Exactly the lines between the line containing "inside its collar" and the line containing "before = set(bpy.data.objects)", together with those two lines, are to be output.
+++
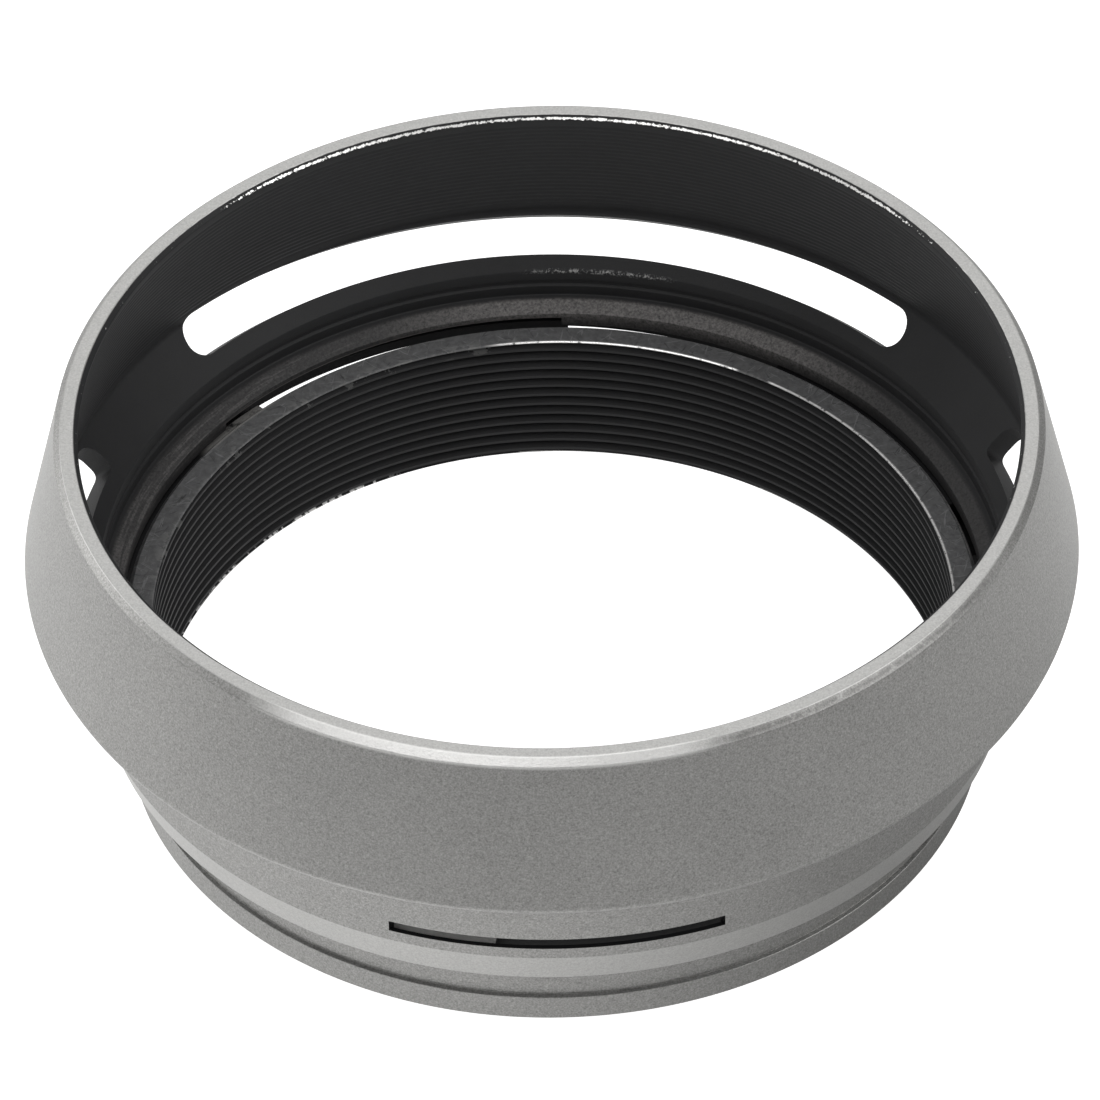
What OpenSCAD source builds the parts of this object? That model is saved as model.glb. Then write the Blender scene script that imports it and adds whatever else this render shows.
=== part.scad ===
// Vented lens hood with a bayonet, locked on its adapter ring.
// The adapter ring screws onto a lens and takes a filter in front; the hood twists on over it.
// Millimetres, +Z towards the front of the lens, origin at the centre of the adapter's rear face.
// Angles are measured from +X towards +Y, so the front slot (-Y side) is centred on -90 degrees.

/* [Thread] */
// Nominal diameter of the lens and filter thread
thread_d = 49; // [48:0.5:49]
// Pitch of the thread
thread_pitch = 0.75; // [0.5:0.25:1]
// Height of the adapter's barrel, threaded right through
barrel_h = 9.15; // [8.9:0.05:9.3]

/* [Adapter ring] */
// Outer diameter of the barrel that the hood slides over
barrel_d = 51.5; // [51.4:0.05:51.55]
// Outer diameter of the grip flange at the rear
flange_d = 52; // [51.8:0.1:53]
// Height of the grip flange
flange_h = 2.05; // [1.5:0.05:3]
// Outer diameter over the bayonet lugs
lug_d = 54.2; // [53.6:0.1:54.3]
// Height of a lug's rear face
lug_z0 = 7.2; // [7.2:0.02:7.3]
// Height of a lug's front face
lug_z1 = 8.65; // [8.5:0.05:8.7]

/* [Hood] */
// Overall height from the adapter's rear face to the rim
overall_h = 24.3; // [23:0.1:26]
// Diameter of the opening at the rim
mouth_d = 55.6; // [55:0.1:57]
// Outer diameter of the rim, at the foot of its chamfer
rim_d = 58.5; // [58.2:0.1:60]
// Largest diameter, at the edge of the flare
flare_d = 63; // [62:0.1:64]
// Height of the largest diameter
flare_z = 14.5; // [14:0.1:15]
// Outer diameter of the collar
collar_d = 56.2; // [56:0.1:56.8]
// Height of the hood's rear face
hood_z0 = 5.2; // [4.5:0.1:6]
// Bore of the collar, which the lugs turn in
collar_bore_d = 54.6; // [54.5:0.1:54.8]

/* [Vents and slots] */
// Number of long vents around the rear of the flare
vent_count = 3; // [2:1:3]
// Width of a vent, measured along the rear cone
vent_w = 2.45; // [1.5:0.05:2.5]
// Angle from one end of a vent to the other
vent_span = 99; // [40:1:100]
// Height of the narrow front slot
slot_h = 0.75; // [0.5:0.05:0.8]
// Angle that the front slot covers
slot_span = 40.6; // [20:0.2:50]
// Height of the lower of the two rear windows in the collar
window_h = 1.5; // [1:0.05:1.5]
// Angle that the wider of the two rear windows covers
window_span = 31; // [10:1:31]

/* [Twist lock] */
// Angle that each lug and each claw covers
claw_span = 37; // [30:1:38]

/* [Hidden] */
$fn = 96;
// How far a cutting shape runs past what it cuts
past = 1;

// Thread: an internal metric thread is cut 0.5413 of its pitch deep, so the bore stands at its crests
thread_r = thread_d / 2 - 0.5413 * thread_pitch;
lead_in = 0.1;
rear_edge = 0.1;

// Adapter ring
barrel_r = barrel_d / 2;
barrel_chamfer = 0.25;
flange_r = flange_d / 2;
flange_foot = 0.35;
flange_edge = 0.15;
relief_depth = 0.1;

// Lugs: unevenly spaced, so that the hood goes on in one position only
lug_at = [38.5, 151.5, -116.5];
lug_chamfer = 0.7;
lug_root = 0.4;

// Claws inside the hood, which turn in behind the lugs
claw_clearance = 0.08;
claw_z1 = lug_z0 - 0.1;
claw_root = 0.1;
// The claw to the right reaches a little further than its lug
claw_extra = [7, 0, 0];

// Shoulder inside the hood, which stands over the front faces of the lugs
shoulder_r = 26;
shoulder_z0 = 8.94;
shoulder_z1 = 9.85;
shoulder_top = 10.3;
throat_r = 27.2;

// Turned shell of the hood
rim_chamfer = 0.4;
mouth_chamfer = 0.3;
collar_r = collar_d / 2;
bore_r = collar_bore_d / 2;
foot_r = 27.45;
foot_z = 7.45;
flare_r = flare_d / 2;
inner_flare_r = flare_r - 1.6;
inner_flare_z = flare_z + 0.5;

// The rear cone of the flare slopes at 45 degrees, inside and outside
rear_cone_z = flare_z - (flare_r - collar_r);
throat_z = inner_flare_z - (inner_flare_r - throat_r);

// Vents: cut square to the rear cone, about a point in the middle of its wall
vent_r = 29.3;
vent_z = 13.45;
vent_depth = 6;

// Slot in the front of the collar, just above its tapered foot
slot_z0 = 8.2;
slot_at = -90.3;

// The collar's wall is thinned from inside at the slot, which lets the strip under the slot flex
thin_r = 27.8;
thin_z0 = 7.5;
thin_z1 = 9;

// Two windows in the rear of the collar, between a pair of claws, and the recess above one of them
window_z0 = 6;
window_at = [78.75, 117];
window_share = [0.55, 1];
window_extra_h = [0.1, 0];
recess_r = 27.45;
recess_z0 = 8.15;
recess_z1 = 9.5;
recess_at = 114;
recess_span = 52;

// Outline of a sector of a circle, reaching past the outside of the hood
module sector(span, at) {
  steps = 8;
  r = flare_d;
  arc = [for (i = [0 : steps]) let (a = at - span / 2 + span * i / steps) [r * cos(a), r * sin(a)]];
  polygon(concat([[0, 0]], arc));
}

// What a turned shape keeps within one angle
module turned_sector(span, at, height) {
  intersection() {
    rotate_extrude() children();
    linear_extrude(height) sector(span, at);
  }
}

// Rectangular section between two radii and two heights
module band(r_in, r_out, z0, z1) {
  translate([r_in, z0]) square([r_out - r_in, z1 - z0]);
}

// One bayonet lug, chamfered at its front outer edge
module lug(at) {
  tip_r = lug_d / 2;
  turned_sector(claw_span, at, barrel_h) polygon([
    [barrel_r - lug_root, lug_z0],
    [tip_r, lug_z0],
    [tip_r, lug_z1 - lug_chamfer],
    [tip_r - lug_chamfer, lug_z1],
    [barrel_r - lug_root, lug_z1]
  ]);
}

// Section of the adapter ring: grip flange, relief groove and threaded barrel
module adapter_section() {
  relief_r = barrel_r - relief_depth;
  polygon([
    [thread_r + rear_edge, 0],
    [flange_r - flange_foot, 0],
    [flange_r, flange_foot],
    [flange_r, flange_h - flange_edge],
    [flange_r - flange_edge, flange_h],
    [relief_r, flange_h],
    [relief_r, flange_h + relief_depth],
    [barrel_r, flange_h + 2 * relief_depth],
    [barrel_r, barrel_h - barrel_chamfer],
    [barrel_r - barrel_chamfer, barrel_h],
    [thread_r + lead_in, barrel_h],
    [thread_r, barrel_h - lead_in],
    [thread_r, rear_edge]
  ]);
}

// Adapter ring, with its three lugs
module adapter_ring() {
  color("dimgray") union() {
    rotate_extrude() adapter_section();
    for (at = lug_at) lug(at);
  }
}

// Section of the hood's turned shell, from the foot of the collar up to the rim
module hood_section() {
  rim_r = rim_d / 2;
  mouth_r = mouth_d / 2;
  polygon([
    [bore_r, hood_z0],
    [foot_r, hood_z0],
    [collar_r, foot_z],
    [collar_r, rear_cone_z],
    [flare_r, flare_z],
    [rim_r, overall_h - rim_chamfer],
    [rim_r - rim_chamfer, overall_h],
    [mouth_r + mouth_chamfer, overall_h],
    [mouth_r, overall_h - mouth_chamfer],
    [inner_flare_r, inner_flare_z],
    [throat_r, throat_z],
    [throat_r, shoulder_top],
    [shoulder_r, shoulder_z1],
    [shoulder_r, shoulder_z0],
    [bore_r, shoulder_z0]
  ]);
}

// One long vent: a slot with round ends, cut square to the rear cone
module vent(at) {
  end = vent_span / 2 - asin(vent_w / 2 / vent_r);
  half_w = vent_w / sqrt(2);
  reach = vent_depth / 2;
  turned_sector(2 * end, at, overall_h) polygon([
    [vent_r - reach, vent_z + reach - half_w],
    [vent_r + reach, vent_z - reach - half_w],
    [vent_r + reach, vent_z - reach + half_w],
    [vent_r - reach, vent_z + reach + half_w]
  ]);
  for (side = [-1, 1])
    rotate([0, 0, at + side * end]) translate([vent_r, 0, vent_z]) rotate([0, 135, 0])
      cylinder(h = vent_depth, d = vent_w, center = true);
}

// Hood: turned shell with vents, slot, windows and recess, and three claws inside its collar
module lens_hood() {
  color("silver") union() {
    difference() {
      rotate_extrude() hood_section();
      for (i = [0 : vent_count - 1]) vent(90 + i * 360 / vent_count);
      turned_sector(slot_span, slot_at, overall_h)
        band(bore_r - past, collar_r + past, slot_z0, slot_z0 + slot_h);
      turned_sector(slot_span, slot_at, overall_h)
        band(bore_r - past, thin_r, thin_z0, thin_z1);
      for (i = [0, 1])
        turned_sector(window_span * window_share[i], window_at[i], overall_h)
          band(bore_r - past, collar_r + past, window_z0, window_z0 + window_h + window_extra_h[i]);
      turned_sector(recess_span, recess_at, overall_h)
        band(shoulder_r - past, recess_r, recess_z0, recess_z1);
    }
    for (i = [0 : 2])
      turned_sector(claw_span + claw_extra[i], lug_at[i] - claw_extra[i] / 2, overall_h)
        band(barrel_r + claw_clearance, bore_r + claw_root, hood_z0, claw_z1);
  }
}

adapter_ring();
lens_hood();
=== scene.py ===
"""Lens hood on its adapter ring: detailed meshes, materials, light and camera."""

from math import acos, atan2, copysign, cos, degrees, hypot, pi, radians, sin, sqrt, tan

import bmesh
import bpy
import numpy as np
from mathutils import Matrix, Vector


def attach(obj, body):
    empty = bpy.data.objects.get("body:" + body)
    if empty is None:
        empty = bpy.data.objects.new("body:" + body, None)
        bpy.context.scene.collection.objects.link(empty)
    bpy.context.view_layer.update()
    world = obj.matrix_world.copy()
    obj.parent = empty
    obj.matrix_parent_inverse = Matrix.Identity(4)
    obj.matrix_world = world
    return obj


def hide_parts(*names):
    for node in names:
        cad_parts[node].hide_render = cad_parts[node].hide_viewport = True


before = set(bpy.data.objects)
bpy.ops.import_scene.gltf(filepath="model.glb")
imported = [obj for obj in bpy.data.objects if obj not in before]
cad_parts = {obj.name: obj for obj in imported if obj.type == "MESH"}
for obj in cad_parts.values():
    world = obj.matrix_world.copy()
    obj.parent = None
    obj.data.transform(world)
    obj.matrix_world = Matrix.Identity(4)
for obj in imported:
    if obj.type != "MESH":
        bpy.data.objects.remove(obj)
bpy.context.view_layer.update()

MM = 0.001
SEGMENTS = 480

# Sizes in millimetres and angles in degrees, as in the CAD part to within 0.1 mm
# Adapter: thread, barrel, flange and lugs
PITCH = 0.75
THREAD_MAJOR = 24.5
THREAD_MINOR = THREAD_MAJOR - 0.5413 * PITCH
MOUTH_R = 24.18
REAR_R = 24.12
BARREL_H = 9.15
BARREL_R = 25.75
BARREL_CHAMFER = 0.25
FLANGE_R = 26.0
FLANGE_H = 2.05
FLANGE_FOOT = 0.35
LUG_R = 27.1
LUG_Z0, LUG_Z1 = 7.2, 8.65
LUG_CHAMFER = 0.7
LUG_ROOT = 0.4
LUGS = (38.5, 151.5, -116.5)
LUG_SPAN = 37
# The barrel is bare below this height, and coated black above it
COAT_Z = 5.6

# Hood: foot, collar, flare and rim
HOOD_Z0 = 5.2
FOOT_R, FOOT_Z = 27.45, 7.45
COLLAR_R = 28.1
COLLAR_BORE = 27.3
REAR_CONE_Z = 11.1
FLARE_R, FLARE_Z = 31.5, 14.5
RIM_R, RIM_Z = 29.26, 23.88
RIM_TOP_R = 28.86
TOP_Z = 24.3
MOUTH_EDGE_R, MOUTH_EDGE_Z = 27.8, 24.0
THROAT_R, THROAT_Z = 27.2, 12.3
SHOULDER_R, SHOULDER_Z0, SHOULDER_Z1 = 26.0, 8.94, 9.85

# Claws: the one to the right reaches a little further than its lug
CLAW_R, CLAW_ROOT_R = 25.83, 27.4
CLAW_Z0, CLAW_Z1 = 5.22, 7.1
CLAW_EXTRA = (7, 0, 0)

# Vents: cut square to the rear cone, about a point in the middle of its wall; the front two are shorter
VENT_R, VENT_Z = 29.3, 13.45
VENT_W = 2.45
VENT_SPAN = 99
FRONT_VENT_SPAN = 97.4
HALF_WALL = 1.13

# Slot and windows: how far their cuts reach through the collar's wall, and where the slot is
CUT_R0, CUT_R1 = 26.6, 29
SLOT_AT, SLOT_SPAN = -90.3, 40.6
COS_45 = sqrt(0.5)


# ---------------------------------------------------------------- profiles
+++
Result of this exercise
// Hood: turned shell with vents, slot, windows and recess, and three claws inside its collar
module lens_hood() {
  color("silver") union() {
    difference() {
      rotate_extrude() hood_section();
      for (i = [0 : vent_count - 1]) vent(90 + i * 360 / vent_count);
      turned_sector(slot_span, slot_at, overall_h)
        band(bore_r - past, collar_r + past, slot_z0, slot_z0 + slot_h);
      turned_sector(slot_span, slot_at, overall_h)
        band(bore_r - past, thin_r, thin_z0, thin_z1);
      for (i = [0, 1])
        turned_sector(window_span * window_share[i], window_at[i], overall_h)
          band(bore_r - past, collar_r + past, window_z0, window_z0 + window_h + window_extra_h[i]);
      turned_sector(recess_span, recess_at, overall_h)
        band(shoulder_r - past, recess_r, recess_z0, recess_z1);
    }
    for (i = [0 : 2])
      turned_sector(claw_span + claw_extra[i], lug_at[i] - claw_extra[i] / 2, overall_h)
        band(barrel_r + claw_clearance, bore_r + claw_root, hood_z0, claw_z1);
  }
}

adapter_ring();
lens_hood();
=== scene.py ===
"""Lens hood on its adapter ring: detailed meshes, materials, light and camera."""

from math import acos, atan2, copysign, cos, degrees, hypot, pi, radians, sin, sqrt, tan

import bmesh
import bpy
import numpy as np
from mathutils import Matrix, Vector


def attach(obj, body):
    empty = bpy.data.objects.get("body:" + body)
    if empty is None:
        empty = bpy.data.objects.new("body:" + body, None)
        bpy.context.scene.collection.objects.link(empty)
    bpy.context.view_layer.update()
    world = obj.matrix_world.copy()
    obj.parent = empty
    obj.matrix_parent_inverse = Matrix.Identity(4)
    obj.matrix_world = world
    return obj


def hide_parts(*names):
    for node in names:
        cad_parts[node].hide_render = cad_parts[node].hide_viewport = True


before = set(bpy.data.objects)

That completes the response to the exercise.